Tampa beer and coffee: the third-wave layer
Cigar City Brewing (3924 W. Spruce St.) opened in 2009 and made Jai Alai IPA Tampa's flagship beer. The taproom on Spruce pours the full range plus Florida Man double IPA. Angry Chair Brewing (Seminole Heights) makes the city's most-traded pastry stouts. 7venth Sun Brewing (also Seminole Heights) runs experimental IPAs alongside the classics. Coppertail Brewing (Ybor City) operates from a 100-year-old warehouse with a food program and tasting room.
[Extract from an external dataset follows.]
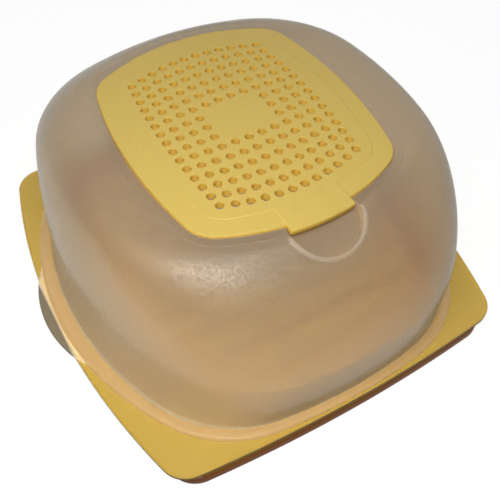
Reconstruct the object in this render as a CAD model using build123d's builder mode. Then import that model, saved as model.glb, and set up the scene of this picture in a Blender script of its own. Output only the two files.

Brew Bus Brewing (the only brewery with its own tour buses) ships beers across Hillsborough. For coffee: Buddy Brew Coffee opened on Kennedy in 2010 and now roasts for Oxford Exchange, Armature Works, Hyde Park and three more locations. Blind Tiger Cafe runs three Tampa Heights and Water Street locations. Foundation Coffee in downtown. Etto's Cuban Coffee in Ybor pours small-batch cafecito alongside Cuban toast. The third-wave shops live alongside the ventanitas pouring cafecito for a dollar.